- Headline inflation rose 0.5% m/m, 2.0% y/y
- The BoC’s core measures still average 2.0%
A surge in July airfares (a 14% increase from June) was to blame for a big chunk of what was a stronger-than-expected month-over-month headline price increase. But airfares jumped a similar amount last year in July as well. The gains have more to do with a new methodology for the component implemented more than a year ago than an underlying change in price growth.
Looking through monthly wiggles, underlying inflation trends still look pretty solidly anchored around the Bank of Canada’s 2% target rate. The headline index was up 2.0% year-over-year. Excluding food & energy products, prices were up 2.2% from a year ago. Probably most importantly for future Bank of Canada policy decisions, the central bank’s preferred ‘core’ measures averaged 2.0% once again – extending the tight 1.9%-2.1% range since February 2018 for another month.

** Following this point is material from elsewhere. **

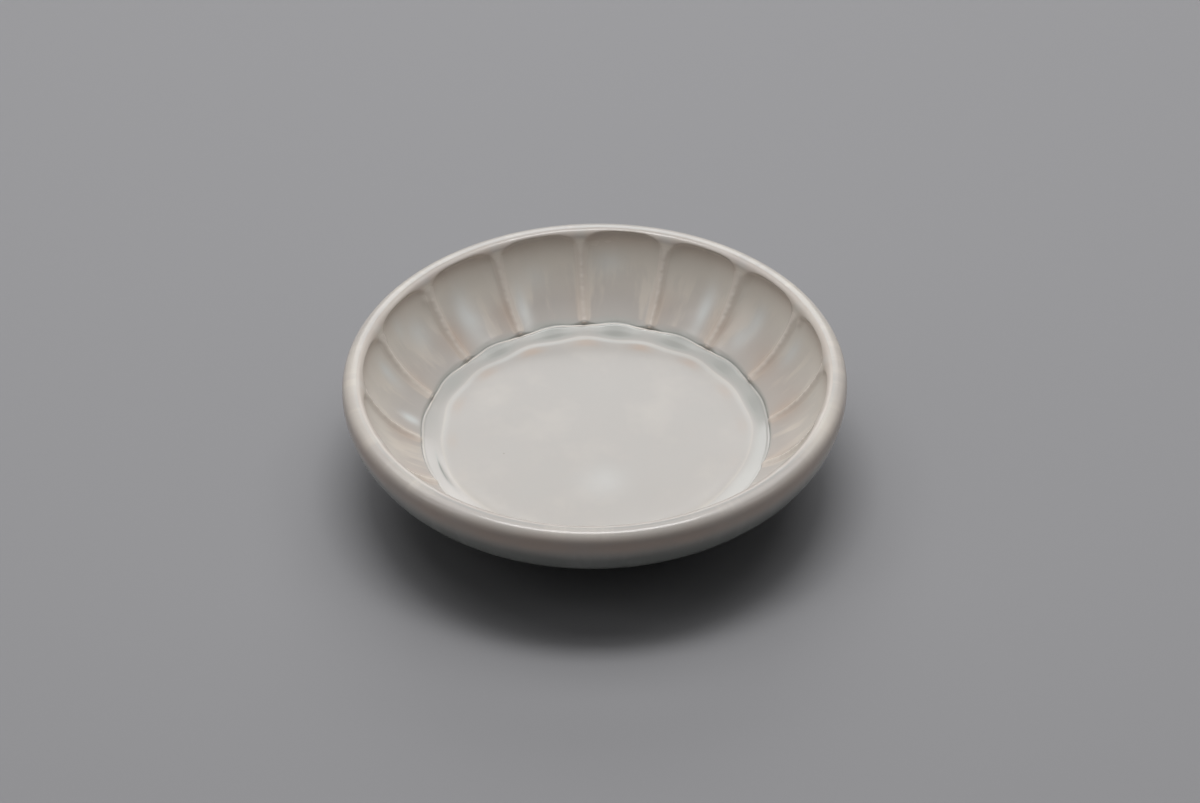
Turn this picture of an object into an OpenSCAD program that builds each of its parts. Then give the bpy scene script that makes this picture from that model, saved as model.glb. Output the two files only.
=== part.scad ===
// Small round porcelain dish for soy sauce, with a fluted inner wall and a foot ring.
// Upright, with the middle of the foot's bearing face at the origin. Sizes are in millimetres.

/* [Dish] */
// Width across the rim, over the glaze
dish_d = 90; // [84:0.5:94]
// Height of the crown of the rim above the table
dish_h = 22; // [20:0.5:26]
// Depth of the well, from the crown of the rim to the floor
well_depth = 14.7; // [13.5:0.1:15.5]

/* [Rim] */
// Radius of the rounding on the outside of the crown
rim_r = 2.6; // [2:0.05:3]
// Radius of the rounding on the inside of the crown
lip_r = 1.5; // [1.2:0.05:1.7]

/* [Wall] */
// Radius of the hollow curve that the inside of the wall follows
wall_r = 21; // [20.5:0.1:23]
// Steepness of the inside of the wall where it meets the lip, in degrees
wall_lean = 74.5; // [72:0.5:76]
// Radius of the belly under the rim
belly_r = 9.9; // [8:0.1:12]
// Slope of the outside under the belly, in degrees
under_slope = 36; // [32:1:40]
// Rise of the underside, from the foot ring out to where the wall begins
under_rise = 1; // [0.5:0.1:2]

/* [Flutes] */
// Number of flutes round the wall
flutes = 16; // [15:1:18]
// Depth of a flute under the lip
flute_depth = 0.85; // [0.85:0.05:1]
// Depth of a flute at the foot of the wall
flute_foot_depth = 0.7; // [0.7:0.05:0.8]
// Width left standing between two flutes
ridge_w = 1.2; // [1:0.1:1.6]
// Height of the step in which a ridge ends over the pooled glaze
ridge_step = 0.7; // [0.4:0.1:1]

/* [Foot ring] */
// Width across the foot ring, as a share of the dish's width
foot_share = 0.55; // [0.5:0.01:0.6]
// Width of the ring's clay where it is luted to the base
foot_w = 3.4; // [2.8:0.1:4.4]
// Width of the bare bearing face
bearing_w = 1.8; // [1.4:0.1:2.2]
// Height of the foot ring, from the table to the base
foot_h = 3.9; // [3:0.1:4.4]
// Rounding of the two edges of the bearing face
foot_edge_r = 0.4; // [0.2:0.05:0.5]

/* [Glaze] */
// Thickness of the coat on the wall, the rim and the foot ring
coat_t = 0.25; // [0.15:0.01:0.35]
// Thickness of the coat on the floor
floor_coat_t = 0.4; // [0.2:0.02:0.6]
// Width of the band of pooled glaze round the floor
pool_w = 3.4; // [3:0.1:4.5]
// Rise of the pooled glaze where it meets the ridges
pool_rise = 0.4; // [0.3:0.05:0.6]
// Height of the bare edge at the foot of the ring
bare_h = 1.1; // [0.8:0.1:1.6]

/* [Hidden] */
$fn = 144;

// Straight parts that stand for a curve in an outline
wall_parts = 8;
belly_parts = 12;
round_parts = 6;
pool_parts = 4;

// Depth that the coat's blank reaches into the porcelain, which is then taken out of it
overrun = 1;

dish_r = dish_d / 2;
foot_r = foot_share * dish_r;
floor_z = dish_h - well_depth;
bare_floor_z = floor_z - floor_coat_t;

// The crown is the highest ring of the rim, where the lip, the rim and two of the coats meet.
crown_r = dish_r - rim_r;
rim_mid = [crown_r, dish_h - rim_r];
lip_mid = [crown_r, dish_h - lip_r];
belly_mid = [dish_r - belly_r, dish_h - rim_r];

// The hollow curve of the wall touches the rounding of the lip.
wall_mid = lip_mid + (wall_r + lip_r) * [-sin(wall_lean), cos(wall_lean)];
wall_foot_z = floor_z + pool_rise + ridge_step;
wall_foot_angle = acos((wall_mid.y - wall_foot_z) / wall_r);
wall_foot_x = wall_mid.x + wall_r * sin(wall_foot_angle);

// The pooled glaze climbs to the foot of the wall on a round that touches the floor.
pool_r = (pow(pool_w, 2) + pow(pool_rise, 2)) / (2 * pool_rise);
pool_mid = [wall_foot_x - pool_w, floor_z + pool_r];
pool_angle = asin(pool_w / pool_r);

// A flute is hollowed to the round of a ball, deeper under the lip than at the foot of the wall.
half_angle = (wall_lean - wall_foot_angle) / 2;
mid_angle = (wall_lean + wall_foot_angle) / 2;
flute_shift = (flute_depth - flute_foot_depth) / 2 / sin(half_angle);
flute_mid = wall_mid + flute_shift * [cos(mid_angle), sin(mid_angle)];
flute_r = wall_r + (flute_depth + flute_foot_depth) / 2;
flute_pitch = 360 / flutes;

// Both sides of the foot ring lean in, from the base down to the rounds of the bearing face.
foot_mid_r = foot_r - foot_w / 2;
edge_reach = [(foot_w - bearing_w) / 2, foot_h - foot_edge_r];
foot_lean = acos(foot_edge_r / norm(edge_reach)) - atan2(edge_reach.y, edge_reach.x);

// Points along a round, from one angle to another, counted from the outward side.
function arc(mid, r, from, to, parts) =
    [for (i = [0:parts])
        let (a = from + (to - from) * i / parts)
        mid + r * [cos(a), sin(a)]];

function backwards(points) = [for (i = [len(points) - 1:-1:0]) points[i]];

// Inside of the rim from the foot of the wall up to the crown, a given depth under the glaze.
function inside(skin) =
    let (foot_angle = asin((wall_foot_x + skin - wall_mid.x) / (wall_r + skin)))
    concat(
        arc(wall_mid, wall_r + skin, foot_angle - 90, wall_lean - 90, wall_parts),
        arc(lip_mid, lip_r - skin, 90 + wall_lean, 90, round_parts)
    );

// Outside of the wall from the crown down to the foot ring, a given depth under the glaze.
function outside(skin) =
    let (
        belly_end = belly_mid + (belly_r - skin) * [sin(under_slope), -cos(under_slope)],
        base_z = foot_h - coat_t + skin,
        turn_z = base_z + under_rise,
        turn_r = belly_end.x - (belly_end.y - turn_z) / tan(under_slope)
    )
    concat(
        arc(rim_mid, rim_r - skin, 90, 0, round_parts),
        arc(belly_mid, belly_r - skin, 0, under_slope - 90, belly_parts),
        [[turn_r, turn_z], [foot_r + coat_t - skin, base_z]]
    );

// Round of the pooled glaze, from the floor up to the foot of the wall, or from there on up.
function pool_line(first, last) =
    arc(
        pool_mid,
        pool_r,
        first * pool_angle / pool_parts - 90,
        last * pool_angle / pool_parts - 90,
        last - first
    );

// Half the width of the foot ring at a height above the table, over a coat of a given thickness.
function foot_half_w(z, coat) = foot_w / 2 - (foot_h - z) * tan(foot_lean) + coat / cos(foot_lean);

// Outer side of the foot ring's clay, as distances from the middle of its width.
foot_side = concat(
    arc([bearing_w / 2, foot_edge_r], foot_edge_r, -90, -foot_lean, round_parts),
    [[foot_w / 2, foot_h]]
);

// Coat on a side of the foot ring, from its wiped lower edge up to the base.
foot_coat = [
    [foot_half_w(bare_h, 0), bare_h],
    [foot_half_w(bare_h + coat_t, coat_t), bare_h + coat_t],
    [foot_w / 2 + coat_t, foot_h - coat_t]
];

// One flute: a ball's hollow, kept outside the foot of the wall and clear of the ridges beside it.
module flute_hollow(skin, floor_line) {
    side = flute_pitch - 2 * atan((ridge_w / 2 - skin) / crown_r);
    floor_end = floor_line[len(floor_line) - 1];
    intersection() {
        translate([flute_mid.x, 0, flute_mid.y])
            rotate([0, 0, 180])
                sphere(flute_r + skin);
        rotate_extrude(start = -side / 2, angle = side)
            polygon(concat(
                floor_line,
                [[dish_r, floor_end.y], [dish_r, dish_r], [pool_mid.x, dish_r]]
            ));
    }
}

module flute_hollows(skin, floor_line) {
    for (i = [0:flutes - 1])
        rotate([0, 0, flute_pitch / 2 + i * flute_pitch])
            flute_hollow(skin, floor_line);
}

module body() {
    color([0.93, 0.92, 0.9])
        difference() {
            rotate_extrude()
                polygon(concat(
                    [[0, foot_h], [0, bare_floor_z], [wall_foot_x + coat_t, bare_floor_z]],
                    inside(coat_t),
                    outside(coat_t)
                ));
            flute_hollows(coat_t, [[wall_foot_x + coat_t, bare_floor_z], [dish_r, bare_floor_z]]);
        }
}

module foot_ring() {
    color([0.87, 0.84, 0.79])
        rotate_extrude()
            polygon(concat(
                [for (p = foot_side) [foot_mid_r + p.x, p.y]],
                [for (p = backwards(foot_side)) [foot_mid_r - p.x, p.y]]
            ));
}

module inner_glaze() {
    back_r = flute_r + coat_t + overrun;
    back_z = bare_floor_z - overrun;
    color([0.78, 0.84, 0.8])
        difference() {
            rotate_extrude()
                polygon(concat(
                    [[0, back_z], [0, floor_z]],
                    pool_line(0, pool_parts),
                    inside(0),
                    arc(
                        wall_mid,
                        back_r,
                        -acos((crown_r - wall_mid.x) / back_r),
                        -asin((wall_mid.y - back_z) / back_r),
                        pool_parts
                    )
                ));
            flute_hollows(0, pool_line(pool_parts, 2 * pool_parts));
            body();
        }
}

module outer_glaze() {
    color([0.8, 0.85, 0.82])
        rotate_extrude()
            polygon(concat(
                outside(0),
                [for (p = backwards(foot_coat)) [foot_mid_r + p.x, p.y]],
                backwards(outside(coat_t))
            ));
}

module base_glaze() {
    color([0.76, 0.83, 0.79])
        rotate_extrude()
            polygon(concat(
                [[0, foot_h], [foot_mid_r - foot_w / 2, foot_h]],
                [for (p = foot_coat) [foot_mid_r - p.x, p.y]],
                [[0, foot_h - coat_t]]
            ));
}

body();
foot_ring();
inner_glaze();
outer_glaze();
base_glaze();
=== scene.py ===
import math

import bpy
import numpy as np
from mathutils import Matrix, Vector


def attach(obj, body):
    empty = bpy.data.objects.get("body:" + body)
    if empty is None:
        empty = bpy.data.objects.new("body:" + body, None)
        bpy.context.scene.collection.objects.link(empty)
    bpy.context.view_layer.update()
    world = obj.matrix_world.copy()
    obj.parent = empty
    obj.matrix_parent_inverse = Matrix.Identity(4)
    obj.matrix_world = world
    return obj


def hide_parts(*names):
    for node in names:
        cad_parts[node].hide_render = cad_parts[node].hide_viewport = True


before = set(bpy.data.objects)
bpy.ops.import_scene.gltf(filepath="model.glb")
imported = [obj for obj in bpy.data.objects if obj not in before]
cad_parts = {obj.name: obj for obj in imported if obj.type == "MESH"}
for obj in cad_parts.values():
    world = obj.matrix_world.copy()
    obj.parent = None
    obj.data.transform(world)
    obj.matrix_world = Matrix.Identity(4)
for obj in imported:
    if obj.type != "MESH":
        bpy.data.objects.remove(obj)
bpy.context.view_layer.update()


# Camera: high in front of the dish and a long way off, looking down into the well. It stands a little
# to one side, so that no ridge points straight at it.
MM = 0.001
frame_w_px = 1200
focal_px = 3908
sensor_w = 36
camera_distance = 700 * MM
camera_elevation = math.radians(39.45)
camera_turn = math.radians(-3.3)
camera_roll = math.radians(0.92)
camera_aside = 0.91 * MM
aim_z = 14.85 * MM

turn = Matrix.Rotation(camera_turn, 3, "Z")
aside = turn @ Vector((1, 0, 0))
away = turn @ Vector((0, -math.cos(camera_elevation), math.sin(camera_elevation)))
over = away.cross(aside)
right = math.cos(camera_roll) * aside - math.sin(camera_roll) * over
up = math.sin(camera_roll) * aside + math.cos(camera_roll) * over
place = aside * camera_aside + Vector((0, 0, aim_z)) + away * camera_distance

camera_data = bpy.data.cameras.new("camera")
camera_data.sensor_width = sensor_w
camera_data.lens = sensor_w * focal_px / frame_w_px
camera = bpy.data.objects.new("camera", camera_data)
camera.matrix_world = Matrix((
    (right.x, up.x, away.x, place.x),
    (right.y, up.y, away.y, place.y),
    (right.z, up.z, away.z, place.z),
    (0, 0, 0, 1),
))
bpy.context.scene.collection.objects.link(camera)
bpy.context.scene.camera = camera
bpy.context.scene.view_settings.view_transform = "Standard"


# Lamps: a wide soft box high over the back of the dish, with a brighter pane in it, a low screen
# behind, a tall dim panel on either side, a dim card over the front and a dim room. The near outside
# of the dish is in its own soft shade.
room_colour = (0.96, 0.98, 1, 1)
room_strength = 0.03


def soft_box(name, heading, elevation, distance, size, watts):
    """A rectangular lamp, size = (width, height) in metres, aimed at the dish. Its heading is counted
    in degrees from the back round to the right, as the camera sees them, and its elevation is over 90
    degrees where the lamp stands in front."""
    data = bpy.data.lights.new(name, "AREA")
    data.shape = "RECTANGLE"
    data.size, data.size_y = size
    data.energy = watts
    lamp = bpy.data.objects.new(name, data)
    round_by, height = math.radians(heading), math.radians(elevation)
    level = math.cos(height)
    toward = Vector((math.sin(round_by) * level, math.cos(round_by) * level, math.sin(height)))
    lamp.location = turn @ toward * distance
    lamp.rotation_euler = lamp.location.to_track_quat("Z", "Y").to_euler()
    bpy.context.scene.collection.objects.link(lamp)


soft_box("high_lamp", 0, 72, 0.9, (1.3, 0.64), 4.3)
soft_box("bright_pane", 0, 78, 0.9, (0.5, 0.2), 2.6)
soft_box("low_screen", 0, 28.5, 1.2, (0.8, 0.48), 2.9)
soft_box("left_panel", -105, 38, 1.3, (0.25, 0.9), 0.8)
soft_box("right_panel", 105, 38, 1.3, (0.25, 0.9), 0.55)
soft_box("front_card", 0, 108, 0.9, (0.5, 0.4), 0.15)

room = bpy.data.worlds.new("room")
bpy.context.scene.world = room
room.use_nodes = True
room.node_tree.nodes["Background"].inputs["Color"].default_value = room_colour
room.node_tree.nodes["Background"].inputs["Strength"].default_value = room_strength


# Table: a plain pale matte board, much wider than the view, on which the dish stands.
table_half_w = 2
table_colour = (0.345, 0.343, 0.356, 1)
table_roughness = 0.85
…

The odds of the Bank of Canada following the US Fed and other global peers with lower interest rates have increased as the US-led trade war with China has intensified – with risks if anything tilted to an earlier move than the 25 basis point cut in early 2020 we have penciled in. Nonetheless, near-term price and economic growth trends still look too strong for the BoC to justify a rate cut immediately, and that hasn’t changed with today’s inflation report.